K topology := The collection $B_K$:=$B_{st}$ ∪ {(a, b) \ K}, where K := {1n∈N>0} defines a basis for a topology on R

Upper topology:= {∅, R}∪{(a, ∞) | a ∈ R} defines a topology on R

Upper limit topology:= {(a, b]} defines a basis for a topology on R.

Thank you so much for the help!

Answer 1

A formal way to see that $K$ is not compact in $T_{K}$ ($\subset T_{uplim}$) is, just as you said, by contradiction, if you supose $K$ is compact then every open cover for $K$ has a finite subcover, specially for covers formed by elements of $T_{st}\subset T_{K}$ ($\subset T_{uplim}$).

To see that $K$ is not compact with $T_{up}$ prove that the open cover $\{(\frac{1}{n},\infty)\}_{n\in\mathbb{N}^{+}}$ has not open subcovers.

Answer 2

It's good to always have the exact definition of compactness in mind when you are working with problems of this sort.

A topological space $X$ is compact if every open cover of $X$ contains a finite subcover.

Conversely, to show $X$ is not compact, it suffices to find an open cover that does not admit a finite subcover.

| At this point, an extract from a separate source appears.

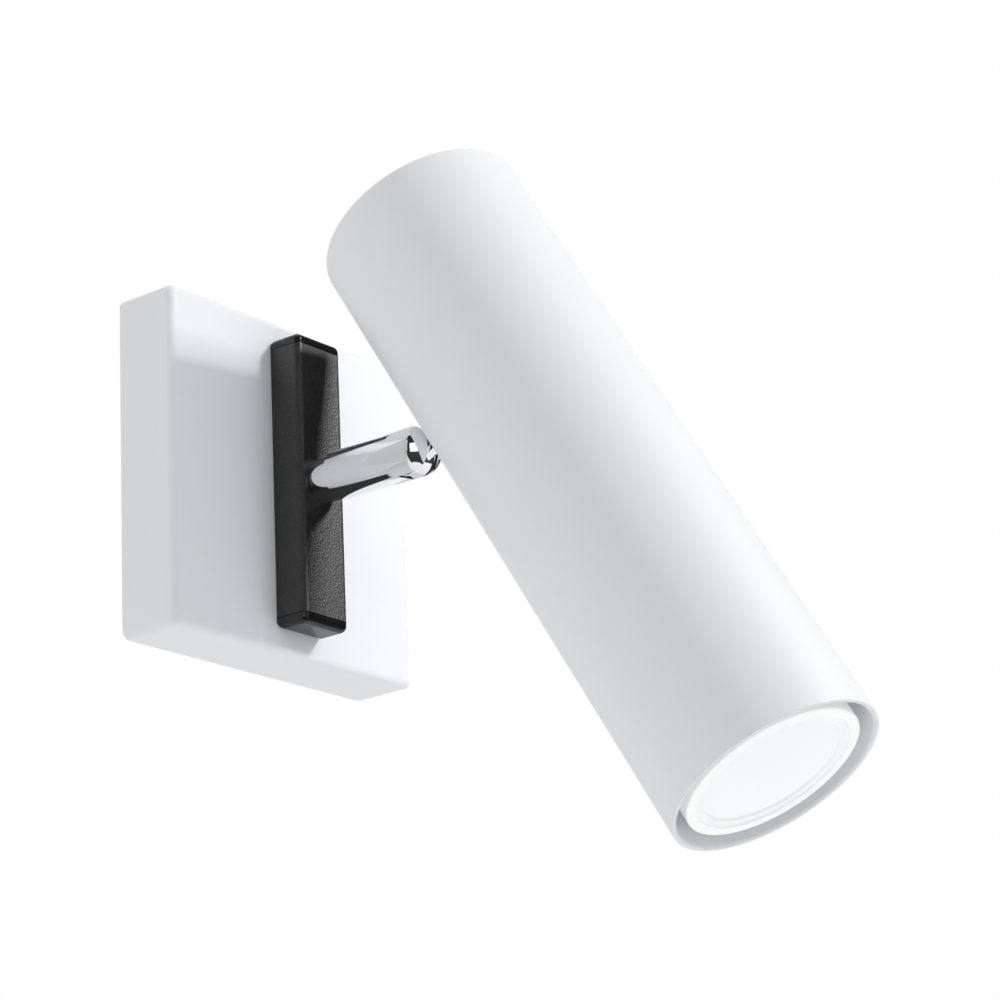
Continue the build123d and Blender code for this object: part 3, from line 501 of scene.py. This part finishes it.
def frosted_lens(name, settings):
    """Frosted front with a painted glow that whitens it, a little less towards its edge, which
    paints shade there.
    """
    material, tree, surface = blank_material(name, settings.lens_colour, 0.4)
    point, along = tube_axis()
    rings = place_group(tree, shared_group("lamp_axis", axis_distance_group, "lamp_axis",
                                           point, along), Unit=MM)
    # the glow fades from the middle to the edge: painted shade at the lens's edge
    painted_edge_shade = tree.nodes.new("ShaderNodeMapRange")
    tree.links.new(rings.outputs["Radius"], painted_edge_shade.inputs["Value"])
    painted_edge_shade.inputs["From Min"].default_value = LENS_CLEAR
    painted_edge_shade.inputs["From Max"].default_value = LENS_EDGE
    painted_edge_shade.inputs["To Min"].default_value = 1.0
    painted_edge_shade.inputs["To Max"].default_value = EDGE_GLOW
    light = tree.nodes.new("ShaderNodeCombineColor")
    for channel in range(3):
        tree.links.new(painted_edge_shade.outputs["Result"], light.inputs[channel])
    tree.links.new(light.outputs["Color"], surface.inputs["Emission Color"])
    # painted glow: whitens the lens beyond the light that reaches it
    surface.inputs["Emission Strength"].default_value = settings.painted_lamp_glow
    bump(tree, surface, grain_in(tree, 0.0003, 0.01).outputs["Height"], FINE_RELIEF)
    return material


def dress(material, *names):
    """Gives CAD nodes their finish."""
    for name in names:
        slots = NODES[name].data.materials
        slots.clear()
        slots.append(material)


# ---------------------------------------------------------------- pieces
def tube_axis():
    """A point on the tube's axis and the direction to its mouth, from the lamp's pieces."""
    axis = Vector(JOINTS["head_tilt"]["axis"])
    low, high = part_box("lamp_rim")
    back_low, back_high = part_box("lamp_pins")
    front, back = (low + high) / 2, (back_low + back_high) / 2
    along = (front - back).normalized()
    along = (along - axis * along.dot(axis)).normalized()
    return front, along


class SPOT_OT_plate(Operator):
    """Paint the wall plate and finish its catch and screw"""
    bl_idname = "wall_spot.plate"
    bl_label = "Wall plate"

    def execute(self, context):
        paint, metal = context.scene.spot_paint, context.scene.spot_metal
        lacquer = painted("plate_lacquer", tuple(paint.plate_colour), paint.plate_roughness,
                          0.0035, FINE_RELIEF)
        surface_of(lacquer).inputs["Specular IOR Level"].default_value = paint.plate_gloss
        dress(lacquer, "canopy")
        dress(sheet_metal("zinc_steel", tuple(metal.zinc_colour)),
              "canopy_catch", "canopy_screw", "wall_bracket", "tab_nut")
        return {"FINISHED"}


class SPOT_OT_bar(Operator):
    """Coat the upright bar and finish its caps, screws and sleeve"""
    bl_idname = "wall_spot.bar"
    bl_label = "Bar"

    def execute(self, context):
        bar, metal = context.scene.spot_bar, context.scene.spot_metal
        dress(powder_black("bar_powder_coat", bar), "bar_body")
        dress(gloss_plastic("cap_gloss_black", tuple(bar.cap_colour)),
              "bar_cap_top", "bar_cap_bottom")
        dress(bpy.data.materials["zinc_steel"], "bar_screws")
        dress(sheet_metal("turned_aluminium", tuple(metal.aluminium_colour), 0.3), "bar_spacer")
        return {"FINISHED"}


class SPOT_OT_arm(Operator):
    """Plate the post, arm, knuckle and their screws"""
    bl_idname = "wall_spot.arm"
    bl_label = "Arm and knuckle"

    def execute(self, context):
        chrome = polished_chrome("arm_chrome", context.scene.spot_metal)
        dress(chrome, "swivel_post", "arm_barrel", "knuckle", "pivot_screw", "stop_screw")
        dress(bpy.data.materials["zinc_steel"], "post_washer", "post_nut", "knuckle_nut")
        dark = matte_plastic("dark_nylon", tuple(context.scene.spot_lamp.dark_plastic_colour))
        dress(dark, "friction_discs", "clamp_saddle")
        return {"FINISHED"}


class SPOT_OT_tube(Operator):
    """Powder coat the tube and finish its rear cap"""
    bl_idname = "wall_spot.tube"
    bl_label = "Tube"

    def execute(self, context):
        paint, lamp = context.scene.spot_paint, context.scene.spot_lamp
        dress(painted("tube_powder_coat", tuple(paint.tube_colour), paint.tube_roughness,
                      paint.tube_grain, FIRM_RELIEF), "lamp_tube")
        dress(matte_plastic("rear_cap_plastic", tuple(lamp.plastic_colour), 0.45), "rear_cap")
        return {"FINISHED"}


class SPOT_OT_lamp(Operator):
    """Finish the lamp, its holder and the holder's bracket"""
    bl_idname = "wall_spot.lamp"
    bl_label = "Lamp and holder"

    def execute(self, context):
        lamp = context.scene.spot_lamp
        ring = gloss_plastic("lamp_ring_white", tuple(lamp.rim_colour), 0.28)
        # painted glow: the lamp's plastic ring gives no light of its own; this whitens it beyond
        # the light that reaches it
        glow(surface_of(ring), lamp.painted_lamp_glow)
        dress(ring, "lamp_rim", "lamp_body")
        dress(frosted_lens("lamp_lens_frosted", lamp), "lamp_lens")
        dress(glazed_ceramic("holder_steatite", tuple(lamp.ceramic_colour)), "lampholder")
        dress(bpy.data.materials["zinc_steel"], "lamp_pins", "holder_bracket", "holder_screws")
        return {"FINISHED"}


class SPOT_OT_wiring(Operator):
    """Finish the terminals, earth fittings and inner leads"""
    bl_idname = "wall_spot.wiring"
    bl_label = "Terminals and leads"

    def execute(self, context):
        lamp, metal = context.scene.spot_lamp, context.scene.spot_metal
        dress(matte_plastic("terminal_plastic", tuple(lamp.plastic_colour), 0.4),
              "terminal_block")
        dress(bpy.data.materials["zinc_steel"], "terminal_screws", "terminal_fixings")
        dress(sheet_metal("earth_brass", tuple(metal.brass_colour), 0.28),
              "earth_lug", "earth_screw")
        dress(lead_sheath("sheath_brown", (0.16, 0.07, 0.035)), "lead_live")
        dress(lead_sheath("sheath_blue", (0.03, 0.12, 0.42)), "lead_neutral")
        dress(lead_sheath("sheath_earth", (0.06, 0.3, 0.08), (0.72, 0.62, 0.05)), "lead_earth")
        dress(lead_sheath("sheath_silicone", (0.72, 0.71, 0.67)), "head_leads")
        return {"FINISHED"}


# ---------------------------------------------------------------- stage
def area_light(name, power, size, place):
    """A soft box aimed at the object, which the camera doesn't see."""
    data = bpy.data.lights.new(name, "AREA")
    data.shape = "RECTANGLE"
    data.size, data.size_y = size
    data.energy = power
    lamp = bpy.data.objects.new(name, data)
    lamp.location = place
    lamp.rotation_euler = (Vector(AIM) - Vector(place)).to_track_quat("-Z", "Y").to_euler()
    lamp.visible_camera = False
    bpy.context.scene.collection.objects.link(lamp)
    return lamp


def flag(name, corners, faces, colour, lights=False):
    """A sheet of the studio for reflections; it also shades soft light where lights is set."""
    mesh = bpy.data.meshes.new(name)
    mesh.from_pydata(corners, [], faces)
    sheet = bpy.data.objects.new(name, mesh)
    bpy.context.scene.collection.objects.link(sheet)
    mesh.materials.append(blank_material(name + "_paint", colour, 1.0)[0])
    sheet.visible_camera = False
    sheet.visible_shadow = False
    sheet.visible_diffuse = lights
    return sheet


def round_flag(name, start, end, inner, outer, colour):
    """A curved sheet round the object between two bearings; edges as radius and height."""
    steps = 24
    corners = []
    for step in range(steps + 1):
        bearing = radians(start + (end - start) * step / steps)
        for radius, height in (inner, outer):
            corners.append((radius * sin(bearing), -radius * cos(bearing), height))
    faces = [(2 * n, 2 * n + 2, 2 * n + 3, 2 * n + 1) for n in range(steps)]
    return flag(name, corners, faces, colour)


def flat_flag(name, place, size, target, colour, lights=False):
    """A flat sheet that faces a point."""
    turn = (Vector(target) - Vector(place)).to_track_quat("Z", "Y")
    corners = [Vector(place) + turn @ Vector((x * size[0] / 2, y * size[1] / 2, 0.0))
               for x, y in ((-1, -1), (1, -1), (1, 1), (-1, 1))]
    return flag(name, corners, [(0, 1, 2, 3)], colour, lights)


def studio_world(fill):
    """White to the camera and in reflections, plain soft light on the object."""
    world = bpy.data.worlds.new("studio")
    bpy.context.scene.world = world
    world.use_nodes = True
    tree = world.node_tree
    tree.nodes.clear()
    path = tree.nodes.new("ShaderNodeLightPath")
    seen = maths(tree, "MAXIMUM", path.outputs["Is Camera Ray"],
                 maths(tree, "MAXIMUM", path.outputs["Is Glossy Ray"],
                       path.outputs["Is Transmission Ray"]))
    white, soft = (tree.nodes.new("ShaderNodeBackground") for _ in range(2))
    white.inputs["Strength"].default_value = 1.0
    soft.inputs["Strength"].default_value = fill
    for node in (white, soft):
        node.inputs["Color"].default_value = WHITE
    mix = tree.nodes.new("ShaderNodeMixShader")
    tree.links.new(seen, mix.inputs["Fac"])
    tree.links.new(soft.outputs[0], mix.inputs[1])
    tree.links.new(white.outputs[0], mix.inputs[2])
    out = tree.nodes.new("ShaderNodeOutputWorld")
    tree.links.new(mix.outputs[0], out.inputs["Surface"])


def studio_floor(studio):
    """A pale floor below the object."""
    mesh = bpy.data.meshes.new("floor")
    half = studio.floor_size / 2
    mesh.from_pydata([(-half, -half, 0), (half, -half, 0), (half, half, 0), (-half, half, 0)],
                     [], [(0, 1, 2, 3)])
    floor = bpy.data.objects.new("floor", mesh)
    floor.location = (0.0, 0.0, -studio.floor_drop)
    bpy.context.scene.collection.objects.link(floor)
    mesh.materials.append(blank_material("floor_paint", studio.floor_colour, 0.9)[0])


def studio_camera(studio):
    """The photograph's camera."""
    bearing, height, roll = (radians(v) for v in (studio.azimuth, studio.elevation, studio.roll))
    back = Vector((sin(bearing) * cos(height), -cos(bearing) * cos(height), sin(height)))
    right = (-back).cross(Vector((0.0, 0.0, 1.0))).normalized()
    up = right.cross(-back)
    turned_right = right * cos(roll) + up * sin(roll)
    turned_up = up * cos(roll) - right * sin(roll)
    data = bpy.data.cameras.new("photo_camera")
    data.lens = studio.lens
    data.sensor_width = 36.0
    data.clip_start, data.clip_end = 0.01, 50.0
    camera = bpy.data.objects.new("photo_camera", data)
    camera.matrix_world = Matrix.Translation(studio.camera_place) @ Matrix(
        (turned_right, turned_up, back)).transposed().to_4x4()
    bpy.context.scene.collection.objects.link(camera)
    bpy.context.scene.camera = camera


class SPOT_OT_stage(Operator):
    """Make the floor, the background, the lights and the camera"""
    bl_idname = "wall_spot.stage"
    bl_label = "Studio"

    def execute(self, context):
        studio = context.scene.spot_studio
        context.scene.view_settings.view_transform = "Standard"
        studio_world(studio.fill)
        area_light("key_light", studio.key_power, KEY_SIZE, KEY_PLACE)
        area_light("left_light", studio.side_power, SIDE_SIZE, SIDE_PLACE)
        area_light("low_light", studio.low_power, LOW_SIZE, LOW_PLACE)
        sheen = area_light("key_sheen", studio.sheen_power, KEY_SIZE, SHEEN_PLACE)
        sheen.visible_diffuse = False
        flat_flag("camera_side_shade", SHADE_PLACE, SHADE_SIZE, AIM, DARK_SHEET, True)
        round_flag("dark_room", ROOM_FROM, ROOM_TO, (ROOM_RADIUS, GROUND_HEIGHT),
                   (ROOM_RADIUS, ROOM_HEIGHT), DARK_SHEET)
        round_flag("dark_floor", ROOM_FROM, GROUND_TO, (GROUND_RADIUS, GROUND_HEIGHT),
                   (ROOM_RADIUS, GROUND_HEIGHT), DARK_SHEET)
        flat_flag("pale_wall", WALL_PLACE, WALL_SIZE, (0.0, -1.0, 0.0), PALE_SHEET)
        panel = flat_flag("front_panel", PANEL_PLACE, PANEL_SIZE, AIM, DARK_SHEET)
        glow(surface_of(panel.data.materials[0]), studio.front_glow)
        studio_floor(studio)
        studio_camera(studio)
        return {"FINISHED"}


OPERATORS = (SPOT_OT_plate, SPOT_OT_bar, SPOT_OT_arm, SPOT_OT_tube, SPOT_OT_lamp,
             SPOT_OT_wiring, SPOT_OT_stage)


class SPOT_PT_sidebar(Panel):
    """Pieces and studio of the wall light"""
    bl_idname = "SPOT_PT_sidebar"
    bl_label = "Wall spotlight"
    bl_space_type = "VIEW_3D"
    bl_region_type = "UI"
    bl_category = "Wall Spot"

    def draw(self, context):
        column = self.layout.column(align=True)
        for operator in OPERATORS:
            column.operator(operator.bl_idname)
        for attribute, settings in SETTINGS:
            box = self.layout.box()
            for label in settings.__annotations__:
                box.prop(getattr(context.scene, attribute), label)


CLASSES = tuple(settings for _, settings in SETTINGS) + OPERATORS + (SPOT_PT_sidebar,)


def register():
    for cls in CLASSES:
        bpy.utils.register_class(cls)
    for attribute, settings in SETTINGS:
        setattr(bpy.types.Scene, attribute, PointerProperty(type=settings))


def unregister():
    for attribute, _ in SETTINGS:
        delattr(bpy.types.Scene, attribute)
    for cls in reversed(CLASSES):
        bpy.utils.unregister_class(cls)


def main():
    register()
    for operator in OPERATORS:
        group, name = operator.bl_idname.split(".")
        getattr(getattr(bpy.ops, group), name)()


if __name__ == "__main__":
    main()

$K$ is not compact in the standard topology on $\mathbb{R}$ precisely because we can find an open cover of $K$ that has no finite subcover. If $$K = \left\{1, \frac12, \frac13, \frac14, \ldots \right\},$$ then the collection of open intervals $$\left\{\left(1, 2\right), \left(\frac12, 2 \right), \left(\frac13, 2\right), \left(\frac14, 2 \right), \ldots \right\}$$ is an open cover of $K$ since $\frac1n \in \left(\frac{1}{n+1}, 2\right)$.

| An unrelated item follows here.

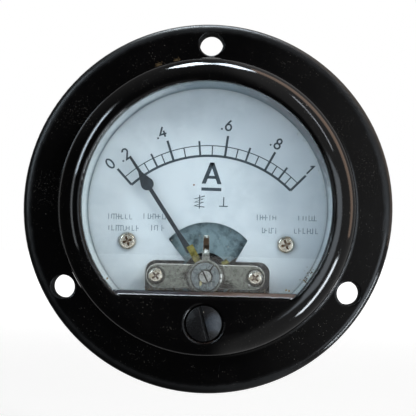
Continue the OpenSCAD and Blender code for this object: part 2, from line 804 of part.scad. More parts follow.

Suppose a finite subcover existed, it would have the form $$\left\{\left(\frac{1}{n_1}, 2\right), \ldots, \left(\frac{1}{n_m}, 2\right) \right\},$$

where I carefully ordered the intervals so that $n_1 < n_2 < \ldots < n_m$. Unfortunately, the point $\frac{1}{n_m + 1}$ is not covered, so $K$ is not compact.

Can you construct a similar open cover of $K$ in the upper topology on $\mathbb{R}$, so that it's easy to show that certain points are not covered by a finite subcover?